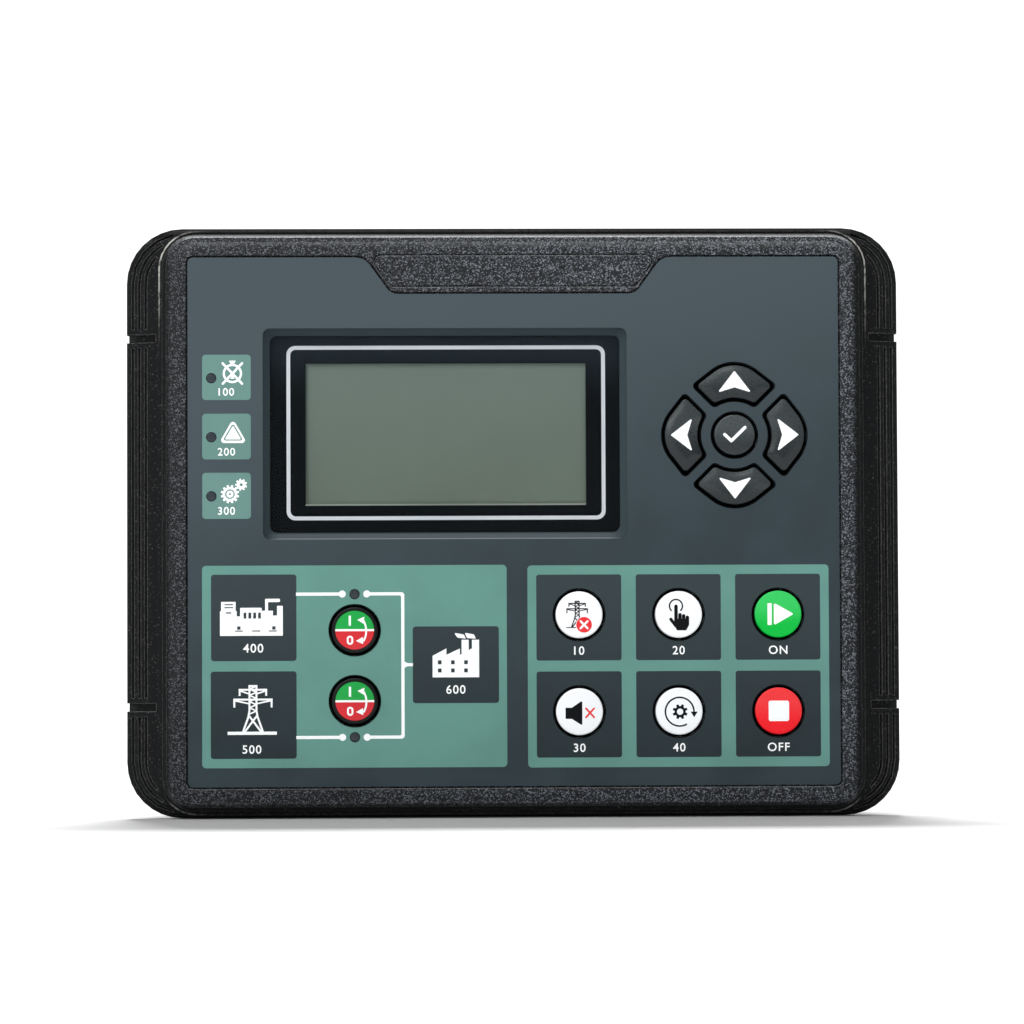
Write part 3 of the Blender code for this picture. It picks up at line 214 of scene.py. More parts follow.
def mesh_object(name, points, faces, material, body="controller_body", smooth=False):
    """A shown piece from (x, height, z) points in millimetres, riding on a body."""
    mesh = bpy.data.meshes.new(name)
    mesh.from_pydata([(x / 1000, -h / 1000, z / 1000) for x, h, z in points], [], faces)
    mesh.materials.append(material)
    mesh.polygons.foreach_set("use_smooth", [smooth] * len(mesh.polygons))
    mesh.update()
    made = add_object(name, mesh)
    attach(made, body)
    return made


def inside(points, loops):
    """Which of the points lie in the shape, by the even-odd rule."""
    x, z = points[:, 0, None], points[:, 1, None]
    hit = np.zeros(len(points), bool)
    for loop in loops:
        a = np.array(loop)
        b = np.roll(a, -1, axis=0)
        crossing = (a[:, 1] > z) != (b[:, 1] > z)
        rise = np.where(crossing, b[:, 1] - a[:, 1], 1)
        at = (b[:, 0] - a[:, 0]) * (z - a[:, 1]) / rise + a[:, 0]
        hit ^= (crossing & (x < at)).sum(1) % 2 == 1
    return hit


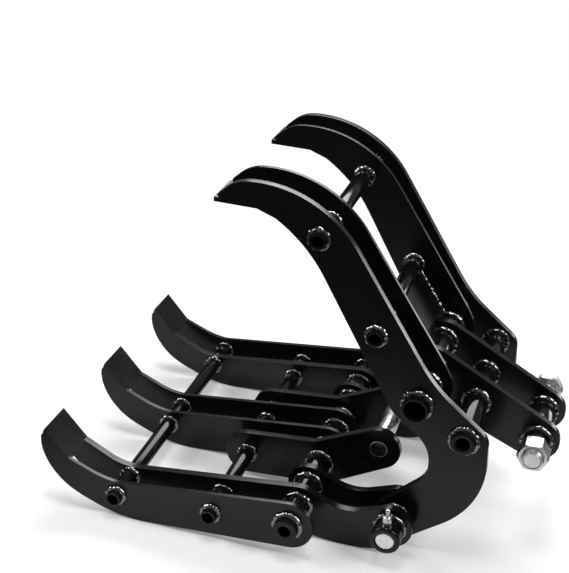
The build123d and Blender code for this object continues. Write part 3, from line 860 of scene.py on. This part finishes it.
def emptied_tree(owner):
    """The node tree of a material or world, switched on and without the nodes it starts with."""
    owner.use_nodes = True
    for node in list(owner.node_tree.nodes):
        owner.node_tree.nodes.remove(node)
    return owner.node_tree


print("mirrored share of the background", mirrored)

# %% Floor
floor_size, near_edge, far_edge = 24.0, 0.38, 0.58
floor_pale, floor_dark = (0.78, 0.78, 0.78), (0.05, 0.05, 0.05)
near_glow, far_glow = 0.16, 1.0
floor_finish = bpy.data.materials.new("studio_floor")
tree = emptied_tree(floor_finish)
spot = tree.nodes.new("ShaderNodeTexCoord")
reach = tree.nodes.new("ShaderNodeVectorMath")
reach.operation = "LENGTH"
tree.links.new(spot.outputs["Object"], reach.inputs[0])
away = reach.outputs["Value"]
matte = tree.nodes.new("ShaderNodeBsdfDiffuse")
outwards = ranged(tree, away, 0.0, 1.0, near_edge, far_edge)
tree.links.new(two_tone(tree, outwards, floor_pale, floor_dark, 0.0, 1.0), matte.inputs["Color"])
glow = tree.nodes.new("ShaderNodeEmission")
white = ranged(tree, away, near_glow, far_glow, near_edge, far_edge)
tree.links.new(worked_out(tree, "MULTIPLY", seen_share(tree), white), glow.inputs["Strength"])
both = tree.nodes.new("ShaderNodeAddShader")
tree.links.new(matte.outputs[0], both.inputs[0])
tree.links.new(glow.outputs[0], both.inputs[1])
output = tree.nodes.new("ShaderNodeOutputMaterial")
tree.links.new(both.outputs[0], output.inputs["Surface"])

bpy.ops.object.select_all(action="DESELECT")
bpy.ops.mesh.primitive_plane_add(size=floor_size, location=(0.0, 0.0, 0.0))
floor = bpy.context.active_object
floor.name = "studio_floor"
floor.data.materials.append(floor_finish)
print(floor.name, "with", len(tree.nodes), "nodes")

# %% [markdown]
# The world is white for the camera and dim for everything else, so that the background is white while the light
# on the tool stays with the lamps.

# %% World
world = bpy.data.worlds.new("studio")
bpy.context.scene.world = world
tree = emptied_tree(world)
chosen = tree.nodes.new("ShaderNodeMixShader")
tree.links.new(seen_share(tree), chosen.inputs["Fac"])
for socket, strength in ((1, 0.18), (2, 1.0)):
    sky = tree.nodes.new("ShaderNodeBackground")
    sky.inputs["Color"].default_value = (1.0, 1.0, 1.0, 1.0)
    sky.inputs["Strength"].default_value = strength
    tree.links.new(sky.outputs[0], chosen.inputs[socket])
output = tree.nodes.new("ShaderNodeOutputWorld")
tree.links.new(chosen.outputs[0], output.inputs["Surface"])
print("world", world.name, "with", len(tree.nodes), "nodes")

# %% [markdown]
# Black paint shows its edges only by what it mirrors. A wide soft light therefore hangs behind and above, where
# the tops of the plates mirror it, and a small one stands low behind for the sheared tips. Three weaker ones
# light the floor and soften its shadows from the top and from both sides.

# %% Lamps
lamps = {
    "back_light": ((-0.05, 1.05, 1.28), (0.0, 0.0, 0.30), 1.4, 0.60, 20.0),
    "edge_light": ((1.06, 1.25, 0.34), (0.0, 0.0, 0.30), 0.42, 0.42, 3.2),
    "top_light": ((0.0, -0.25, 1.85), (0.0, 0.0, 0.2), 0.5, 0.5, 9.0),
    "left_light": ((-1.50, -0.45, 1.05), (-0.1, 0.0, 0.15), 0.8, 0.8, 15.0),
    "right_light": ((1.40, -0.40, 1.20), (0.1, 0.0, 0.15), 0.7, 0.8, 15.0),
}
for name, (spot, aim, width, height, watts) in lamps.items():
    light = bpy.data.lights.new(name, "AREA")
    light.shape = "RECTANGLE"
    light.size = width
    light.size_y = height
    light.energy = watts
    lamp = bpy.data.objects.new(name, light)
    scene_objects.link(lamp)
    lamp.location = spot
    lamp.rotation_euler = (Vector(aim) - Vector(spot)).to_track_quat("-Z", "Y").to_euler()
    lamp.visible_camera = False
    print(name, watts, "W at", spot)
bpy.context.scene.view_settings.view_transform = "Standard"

Stated exercise: All the data must be duplicated exactly, with nothing added or removed.

Exercise response:
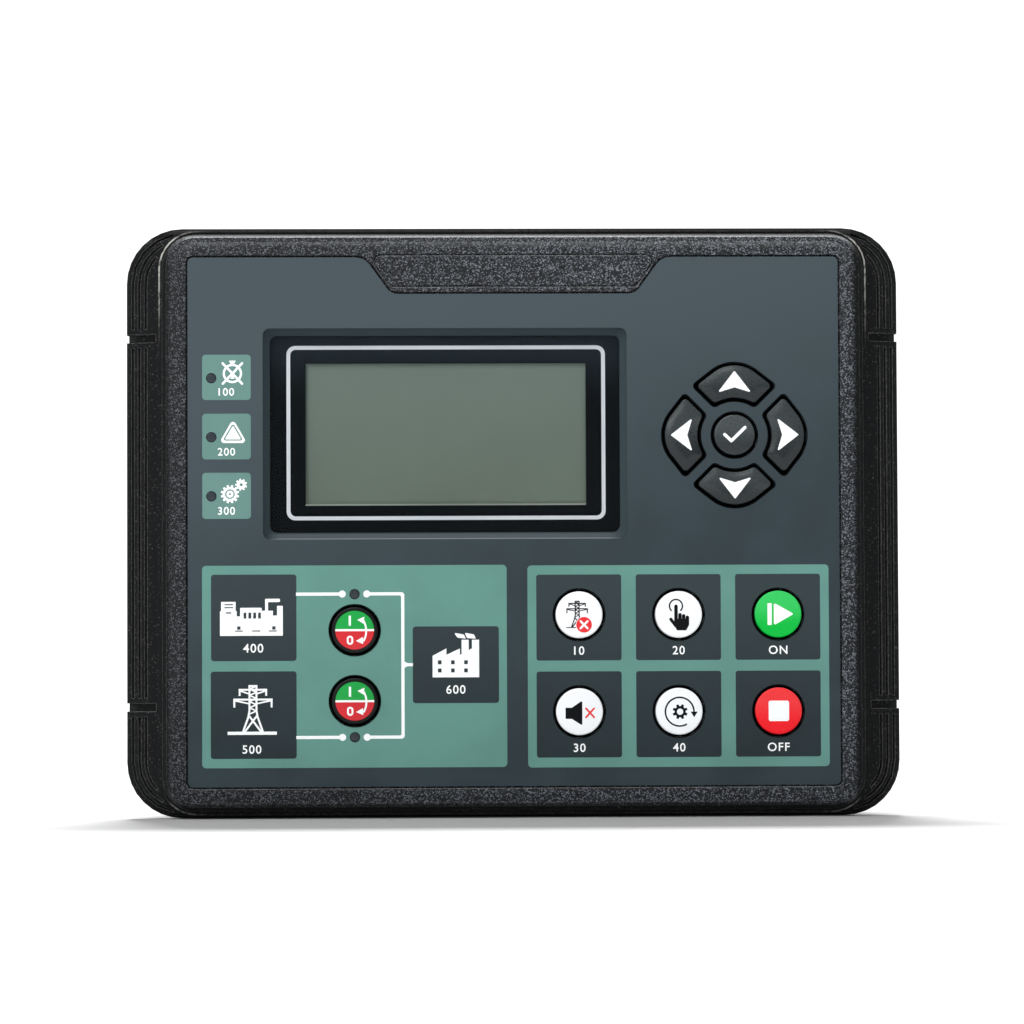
Write part 3 of the Blender code for this picture. It picks up at line 214 of scene.py. More parts follow.
def mesh_object(name, points, faces, material, body="controller_body", smooth=False):
    """A shown piece from (x, height, z) points in millimetres, riding on a body."""
    mesh = bpy.data.meshes.new(name)
    mesh.from_pydata([(x / 1000, -h / 1000, z / 1000) for x, h, z in points], [], faces)
    mesh.materials.append(material)
    mesh.polygons.foreach_set("use_smooth", [smooth] * len(mesh.polygons))
    mesh.update()
    made = add_object(name, mesh)
    attach(made, body)
    return made


def inside(points, loops):
    """Which of the points lie in the shape, by the even-odd rule."""
    x, z = points[:, 0, None], points[:, 1, None]
    hit = np.zeros(len(points), bool)
    for loop in loops:
        a = np.array(loop)
        b = np.roll(a, -1, axis=0)
        crossing = (a[:, 1] > z) != (b[:, 1] > z)
        rise = np.where(crossing, b[:, 1] - a[:, 1], 1)
        at = (b[:, 0] - a[:, 0]) * (z - a[:, 1]) / rise + a[:, 0]
        hit ^= (crossing & (x < at)).sum(1) % 2 == 1
    return hit


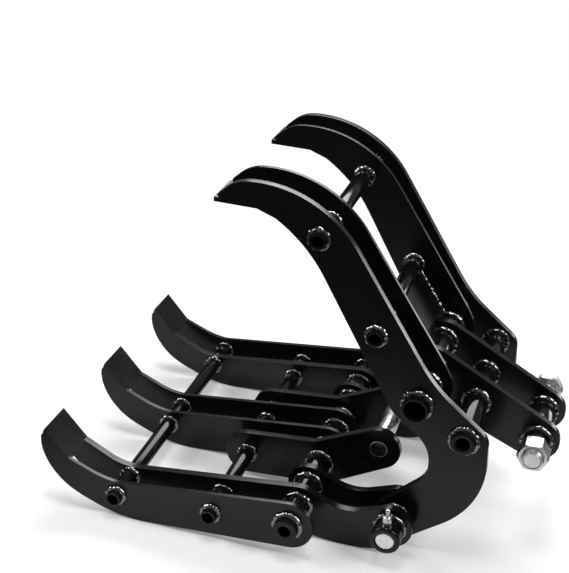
The build123d and Blender code for this object continues. Write part 3, from line 860 of scene.py on. This part finishes it.
def emptied_tree(owner):
    """The node tree of a material or world, switched on and without the nodes it starts with."""
    owner.use_nodes = True
    for node in list(owner.node_tree.nodes):
        owner.node_tree.nodes.remove(node)
    return owner.node_tree


print("mirrored share of the background", mirrored)

# %% Floor
floor_size, near_edge, far_edge = 24.0, 0.38, 0.58
floor_pale, floor_dark = (0.78, 0.78, 0.78), (0.05, 0.05, 0.05)
near_glow, far_glow = 0.16, 1.0
floor_finish = bpy.data.materials.new("studio_floor")
tree = emptied_tree(floor_finish)
spot = tree.nodes.new("ShaderNodeTexCoord")
reach = tree.nodes.new("ShaderNodeVectorMath")
reach.operation = "LENGTH"
tree.links.new(spot.outputs["Object"], reach.inputs[0])
away = reach.outputs["Value"]
matte = tree.nodes.new("ShaderNodeBsdfDiffuse")
outwards = ranged(tree, away, 0.0, 1.0, near_edge, far_edge)
tree.links.new(two_tone(tree, outwards, floor_pale, floor_dark, 0.0, 1.0), matte.inputs["Color"])
glow = tree.nodes.new("ShaderNodeEmission")
white = ranged(tree, away, near_glow, far_glow, near_edge, far_edge)
tree.links.new(worked_out(tree, "MULTIPLY", seen_share(tree), white), glow.inputs["Strength"])
both = tree.nodes.new("ShaderNodeAddShader")
tree.links.new(matte.outputs[0], both.inputs[0])
tree.links.new(glow.outputs[0], both.inputs[1])
output = tree.nodes.new("ShaderNodeOutputMaterial")
tree.links.new(both.outputs[0], output.inputs["Surface"])

bpy.ops.object.select_all(action="DESELECT")
bpy.ops.mesh.primitive_plane_add(size=floor_size, location=(0.0, 0.0, 0.0))
floor = bpy.context.active_object
floor.name = "studio_floor"
floor.data.materials.append(floor_finish)
print(floor.name, "with", len(tree.nodes), "nodes")

# %% [markdown]
# The world is white for the camera and dim for everything else, so that the background is white while the light
# on the tool stays with the lamps.

# %% World
world = bpy.data.worlds.new("studio")
bpy.context.scene.world = world
tree = emptied_tree(world)
chosen = tree.nodes.new("ShaderNodeMixShader")
tree.links.new(seen_share(tree), chosen.inputs["Fac"])
for socket, strength in ((1, 0.18), (2, 1.0)):
    sky = tree.nodes.new("ShaderNodeBackground")
    sky.inputs["Color"].default_value = (1.0, 1.0, 1.0, 1.0)
    sky.inputs["Strength"].default_value = strength
    tree.links.new(sky.outputs[0], chosen.inputs[socket])
output = tree.nodes.new("ShaderNodeOutputWorld")
tree.links.new(chosen.outputs[0], output.inputs["Surface"])
print("world", world.name, "with", len(tree.nodes), "nodes")

# %% [markdown]
# Black paint shows its edges only by what it mirrors. A wide soft light therefore hangs behind and above, where
# the tops of the plates mirror it, and a small one stands low behind for the sheared tips. Three weaker ones
# light the floor and soften its shadows from the top and from both sides.

# %% Lamps
lamps = {
    "back_light": ((-0.05, 1.05, 1.28), (0.0, 0.0, 0.30), 1.4, 0.60, 20.0),
    "edge_light": ((1.06, 1.25, 0.34), (0.0, 0.0, 0.30), 0.42, 0.42, 3.2),
    "top_light": ((0.0, -0.25, 1.85), (0.0, 0.0, 0.2), 0.5, 0.5, 9.0),
    "left_light": ((-1.50, -0.45, 1.05), (-0.1, 0.0, 0.15), 0.8, 0.8, 15.0),
    "right_light": ((1.40, -0.40, 1.20), (0.1, 0.0, 0.15), 0.7, 0.8, 15.0),
}
for name, (spot, aim, width, height, watts) in lamps.items():
    light = bpy.data.lights.new(name, "AREA")
    light.shape = "RECTANGLE"
    light.size = width
    light.size_y = height
    light.energy = watts
    lamp = bpy.data.objects.new(name, light)
    scene_objects.link(lamp)
    lamp.location = spot
    lamp.rotation_euler = (Vector(aim) - Vector(spot)).to_track_quat("-Z", "Y").to_euler()
    lamp.visible_camera = False
    print(name, watts, "W at", spot)
bpy.context.scene.view_settings.view_transform = "Standard"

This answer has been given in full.